Problem statement »
Reproduce the material in full, unchanged.

Records excerpted from a collection:
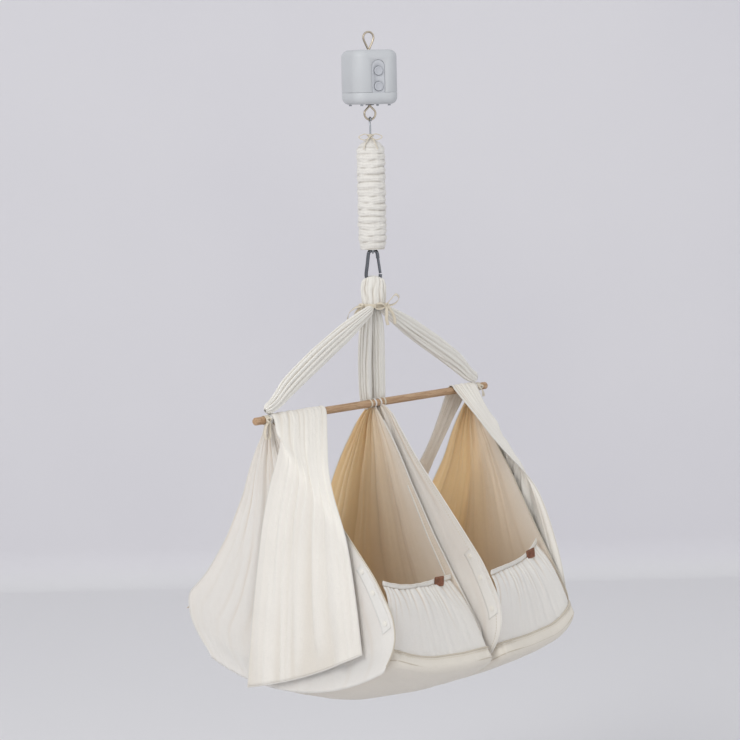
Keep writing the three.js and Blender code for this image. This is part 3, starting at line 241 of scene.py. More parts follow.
def metal(name, colour, rough, drawn=(1.0, 1.0, 1.0)):
    """Plated or bare metal with faint drawing lines and handling marks."""
    g = new_material(name, Metallic=1.0)
    place = g.place()
    lines, marks = g.noise(g.stretch(place, *drawn), 700.0, 3.0), g.noise(place, 45.0, 4.0, 0.65)
    tint = g.mix(marks.step(0.4, 0.8), colour, darker(colour, 0.72))
    return g.dress(tint, rough + 0.16 * marks + 0.08 * lines, g.bump(lines, 0.00006, 0.5))


def timber(name, pale, brown):
    """Beech turned along X: long grain, short dark flecks and a hand-rubbed finish."""
    g = new_material(name, Specular_IOR_Level=0.4)
    place = g.place()
    grain = g.noise(g.stretch(place, 5.0, 120.0, 120.0), 1.0, 5.0, 0.6)
    fleck = g.noise(g.stretch(place, 90.0, 900.0, 900.0), 1.0, 2.0)
    band = (grain * 46.0).sine() * 0.5 + 0.5
    base = g.mix((band * 0.55 + grain * 0.35).clip(), pale, brown)
    colour = g.mix(fleck.step(0.6, 0.72) * 0.5, base, darker(brown, 0.6))
    return g.dress(colour, 0.42 + 0.2 * band, g.bump(band * 0.4 - fleck.step(0.58, 0.7), 0.00012, 0.7))


def hide(name, colour):
    """Smooth leather with pores and darker burnished patches."""
    g = new_material(name, Specular_IOR_Level=0.4)
    place = g.place()
    pores = g.add("ShaderNodeTexVoronoi", {"feature": "DISTANCE_TO_EDGE"}, Vector=place, Scale=1300.0)
    patch = g.noise(place, 90.0, 4.0)
    tint = g.mix(patch.step(0.3, 0.75), colour, darker(colour, 0.62))
    return g.dress(tint, 0.42 + 0.25 * patch, g.bump(pores.step(0.0, 0.25) + patch * 0.4, 0.00015, 0.8))


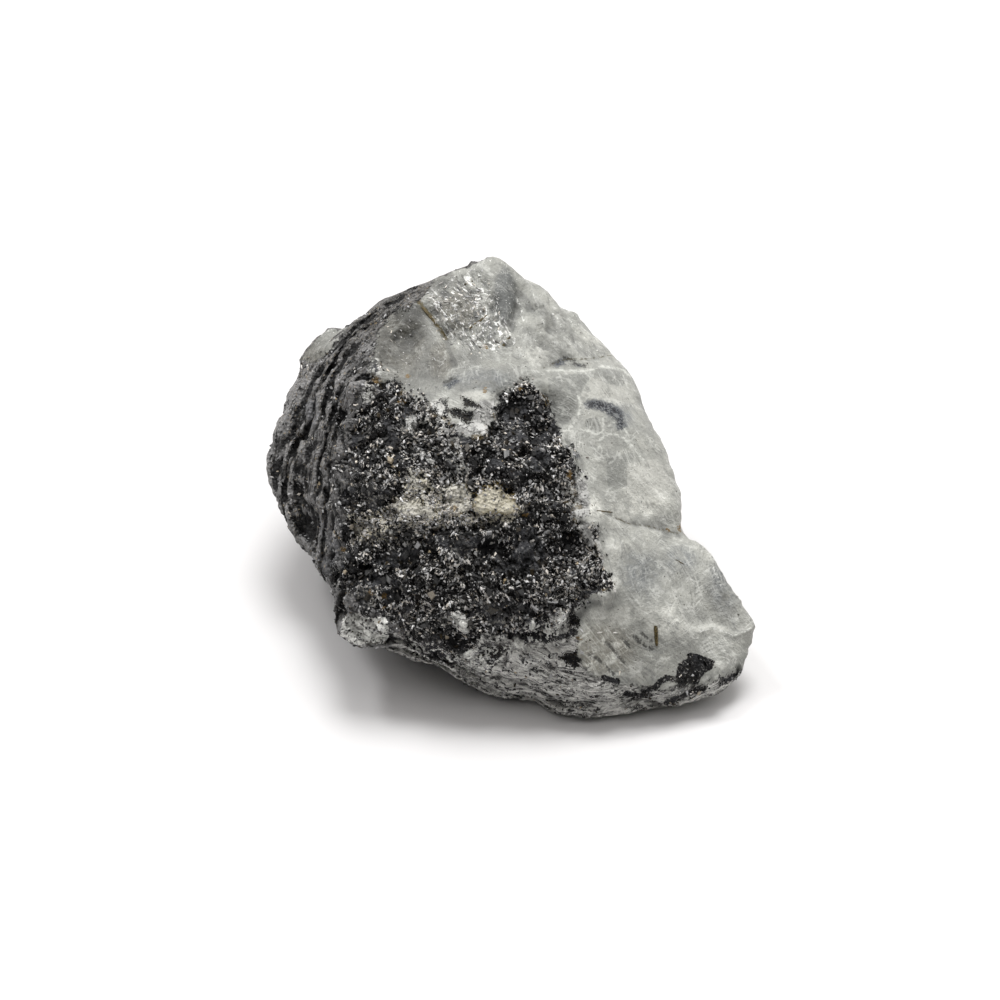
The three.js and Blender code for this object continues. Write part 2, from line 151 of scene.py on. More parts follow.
def facets(points, size, seed, tilt):
    """Heights of a surface broken into flat facets of about this size, each tilted its own way."""
    at = points / size
    corner = np.floor(at).astype(np.int64)
    nearest = np.full(len(points), np.inf)
    height = np.zeros(len(points))
    for step in np.ndindex(3, 3, 3):
        cell = corner + step - 1
        middle = cell + np.stack([hashed(cell, seed + k) for k in range(3)], axis=1)
        lean = np.stack([hashed(cell, seed + 50 + k) * 2 - 1 for k in range(3)], axis=1)
        off = at - middle
        distance = np.sum(off * off, axis=1)
        closer = distance < nearest
        here = tilt * np.sum(off * lean, axis=1) + hashed(cell, seed + 90) - 0.5
        height = np.where(closer, here, height)
        nearest = np.minimum(nearest, distance)
    return height


# ---- Shapes on the face ----
def to_stretch(a, b, at):
    """Distance from each point to the straight stretch from a to b."""
    along = b - a
    share = np.clip((at - a) @ along / (along @ along), 0, 1)
    return np.linalg.norm(a + share[:, None] * along - at, axis=1)


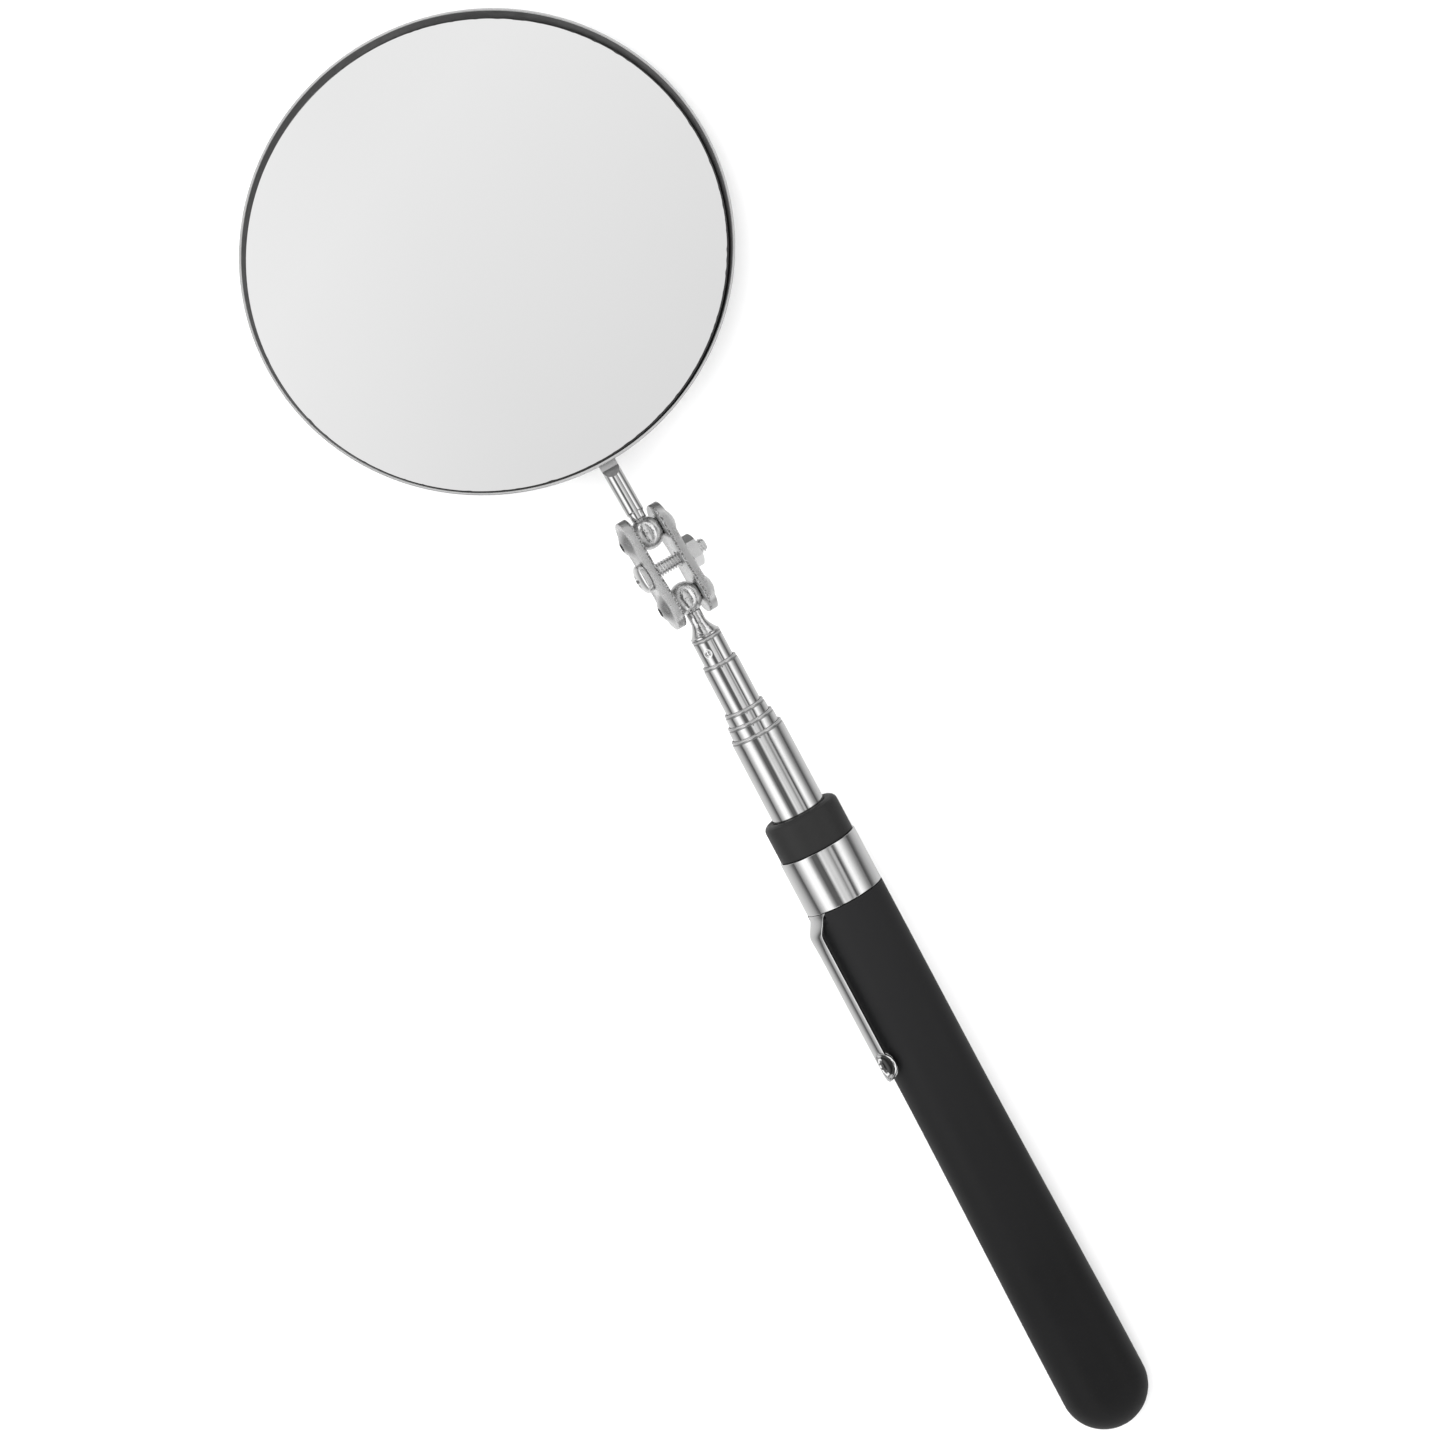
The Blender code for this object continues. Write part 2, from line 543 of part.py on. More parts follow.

Answer for the task »
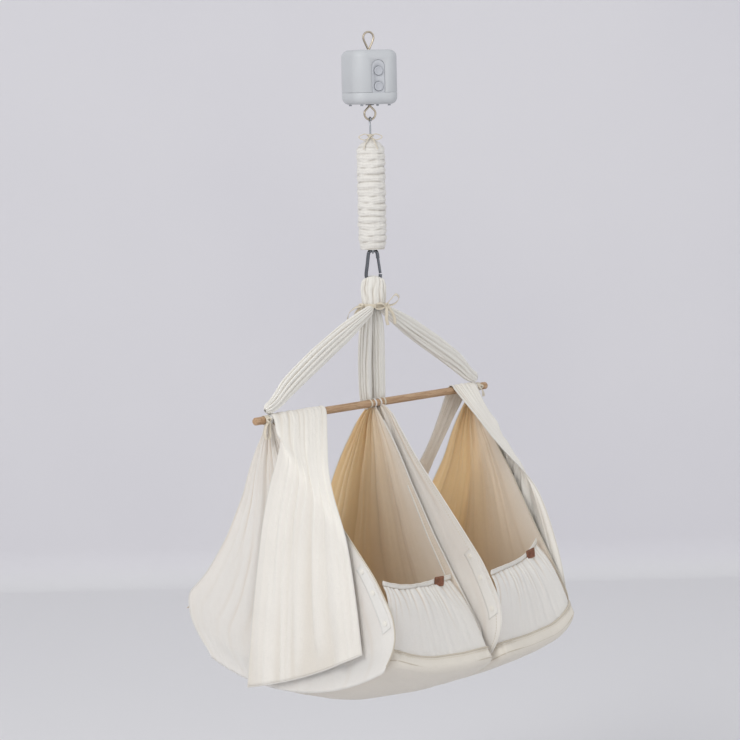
Keep writing the three.js and Blender code for this image. This is part 3, starting at line 241 of scene.py. More parts follow.
def metal(name, colour, rough, drawn=(1.0, 1.0, 1.0)):
    """Plated or bare metal with faint drawing lines and handling marks."""
    g = new_material(name, Metallic=1.0)
    place = g.place()
    lines, marks = g.noise(g.stretch(place, *drawn), 700.0, 3.0), g.noise(place, 45.0, 4.0, 0.65)
    tint = g.mix(marks.step(0.4, 0.8), colour, darker(colour, 0.72))
    return g.dress(tint, rough + 0.16 * marks + 0.08 * lines, g.bump(lines, 0.00006, 0.5))


def timber(name, pale, brown):
    """Beech turned along X: long grain, short dark flecks and a hand-rubbed finish."""
    g = new_material(name, Specular_IOR_Level=0.4)
    place = g.place()
    grain = g.noise(g.stretch(place, 5.0, 120.0, 120.0), 1.0, 5.0, 0.6)
    fleck = g.noise(g.stretch(place, 90.0, 900.0, 900.0), 1.0, 2.0)
    band = (grain * 46.0).sine() * 0.5 + 0.5
    base = g.mix((band * 0.55 + grain * 0.35).clip(), pale, brown)
    colour = g.mix(fleck.step(0.6, 0.72) * 0.5, base, darker(brown, 0.6))
    return g.dress(colour, 0.42 + 0.2 * band, g.bump(band * 0.4 - fleck.step(0.58, 0.7), 0.00012, 0.7))


def hide(name, colour):
    """Smooth leather with pores and darker burnished patches."""
    g = new_material(name, Specular_IOR_Level=0.4)
    place = g.place()
    pores = g.add("ShaderNodeTexVoronoi", {"feature": "DISTANCE_TO_EDGE"}, Vector=place, Scale=1300.0)
    patch = g.noise(place, 90.0, 4.0)
    tint = g.mix(patch.step(0.3, 0.75), colour, darker(colour, 0.62))
    return g.dress(tint, 0.42 + 0.25 * patch, g.bump(pores.step(0.0, 0.25) + patch * 0.4, 0.00015, 0.8))


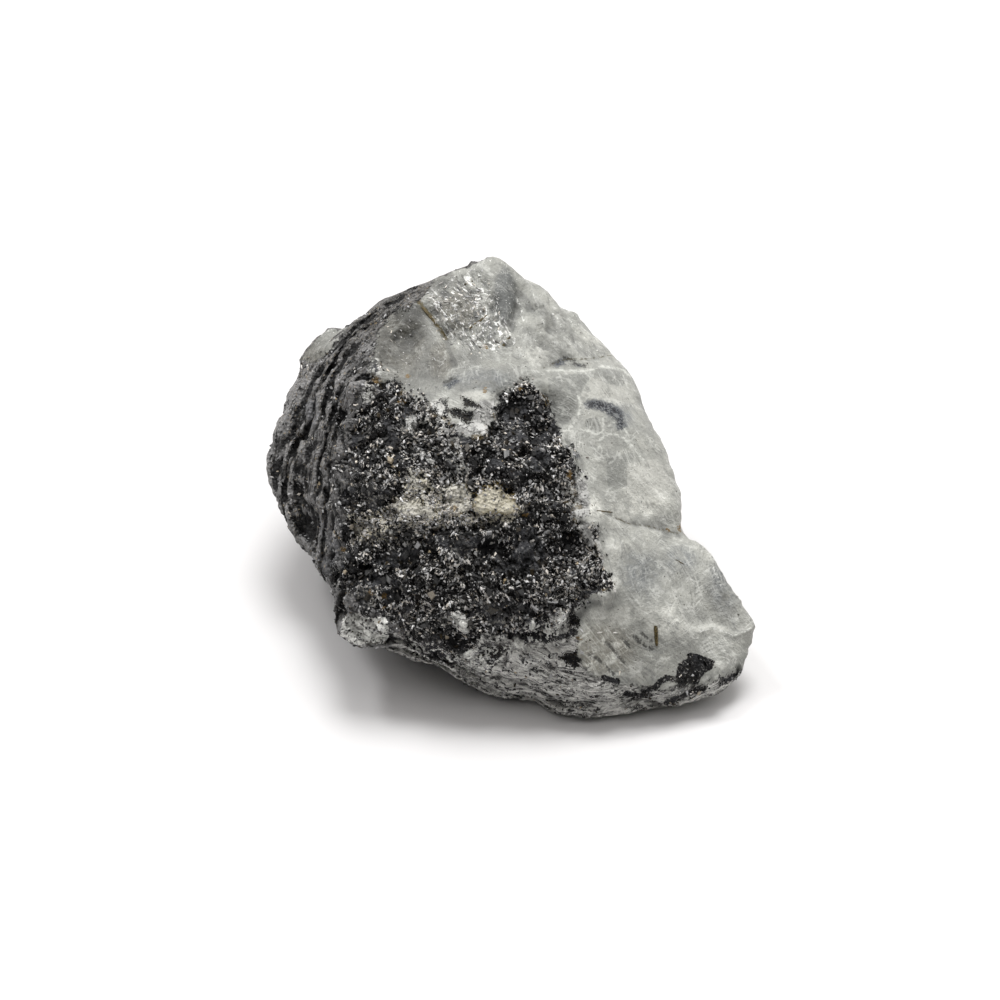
The three.js and Blender code for this object continues. Write part 2, from line 151 of scene.py on. More parts follow.
def facets(points, size, seed, tilt):
    """Heights of a surface broken into flat facets of about this size, each tilted its own way."""
    at = points / size
    corner = np.floor(at).astype(np.int64)
    nearest = np.full(len(points), np.inf)
    height = np.zeros(len(points))
    for step in np.ndindex(3, 3, 3):
        cell = corner + step - 1
        middle = cell + np.stack([hashed(cell, seed + k) for k in range(3)], axis=1)
        lean = np.stack([hashed(cell, seed + 50 + k) * 2 - 1 for k in range(3)], axis=1)
        off = at - middle
        distance = np.sum(off * off, axis=1)
        closer = distance < nearest
        here = tilt * np.sum(off * lean, axis=1) + hashed(cell, seed + 90) - 0.5
        height = np.where(closer, here, height)
        nearest = np.minimum(nearest, distance)
    return height


# ---- Shapes on the face ----
def to_stretch(a, b, at):
    """Distance from each point to the straight stretch from a to b."""
    along = b - a
    share = np.clip((at - a) @ along / (along @ along), 0, 1)
    return np.linalg.norm(a + share[:, None] * along - at, axis=1)


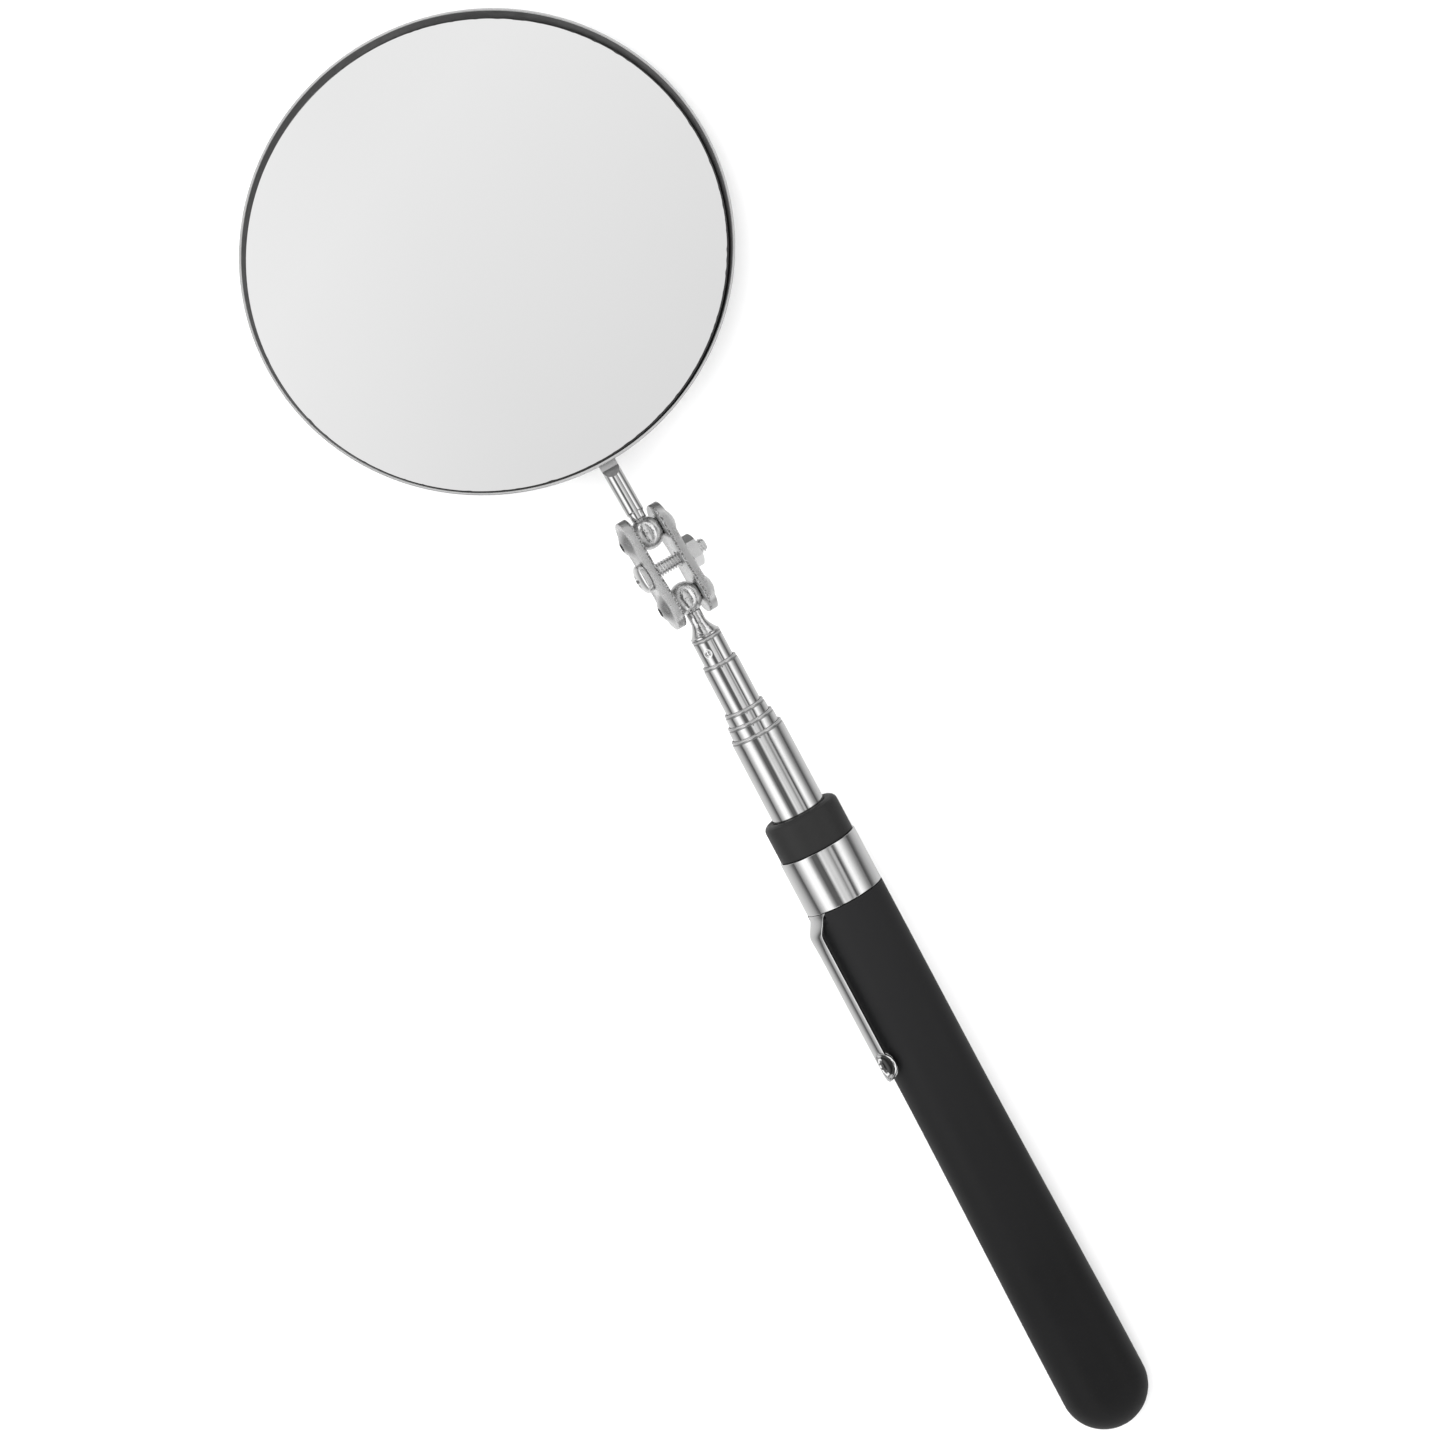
The Blender code for this object continues. Write part 2, from line 543 of part.py on. More parts follow.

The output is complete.